• **Supplied information**
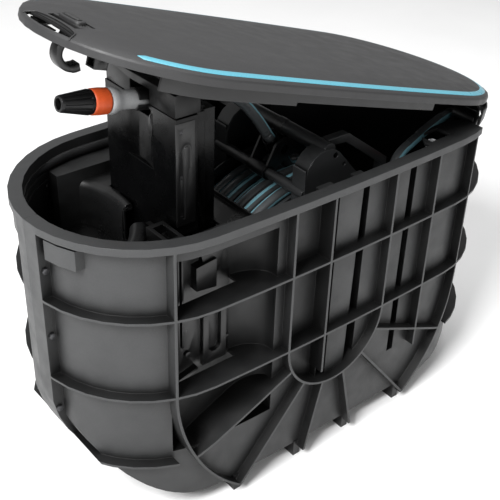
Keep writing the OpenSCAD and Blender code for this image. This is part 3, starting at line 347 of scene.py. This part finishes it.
# Meshes made here
def mesh_object(name, verts, faces, slot, body, mats=()):
    """Smooth object in its slot's material or in those given, that rides on the body if there is one."""
    mesh = bpy.data.meshes.new(name)
    mesh.from_pydata([tuple(v) for v in verts], [], faces)
    mesh.validate()
    mesh.update()
    obj = bpy.data.objects.new(name, mesh)
    scene.collection.objects.link(obj)
    for mat in mats or (MATS[slot],):
        mesh.materials.append(mat)
    for face in mesh.polygons:
        face.use_smooth = True
    if body:
        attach(obj, body)
    return obj


def ring_faces(rings, sides):
    """Faces between equal rings of points, then a cap on the first ring and one on the last."""
    faces = []
    for i in range(rings - 1):
        for j in range(sides):
            a, b = i * sides + j, i * sides + (j + 1) % sides
            faces.append((a, b, b + sides, a + sides))
    faces.append(tuple(reversed(range(sides))))
    faces.append(tuple((rings - 1) * sides + j for j in range(sides)))
    return faces


def sheet_faces(rows, columns):
    """Faces of an open sheet, whose points number one more than its faces each way."""
    faces = []
    for i in range(rows):
        for j in range(columns):
            a = i * (columns + 1) + j
            faces.append((a, a + 1, a + columns + 2, a + columns + 1))
    return faces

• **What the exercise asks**
Copy out every line from the one containing "attach(obj, body)" to the end of the material, both ends included.

• **Finished task**
        attach(obj, body)
    return obj


def ring_faces(rings, sides):
    """Faces between equal rings of points, then a cap on the first ring and one on the last."""
    faces = []
    for i in range(rings - 1):
        for j in range(sides):
            a, b = i * sides + j, i * sides + (j + 1) % sides
            faces.append((a, b, b + sides, a + sides))
    faces.append(tuple(reversed(range(sides))))
    faces.append(tuple((rings - 1) * sides + j for j in range(sides)))
    return faces


def sheet_faces(rows, columns):
    """Faces of an open sheet, whose points number one more than its faces each way."""
    faces = []
    for i in range(rows):
        for j in range(columns):
            a = i * (columns + 1) + j
            faces.append((a, a + 1, a + columns + 2, a + columns + 1))
    return faces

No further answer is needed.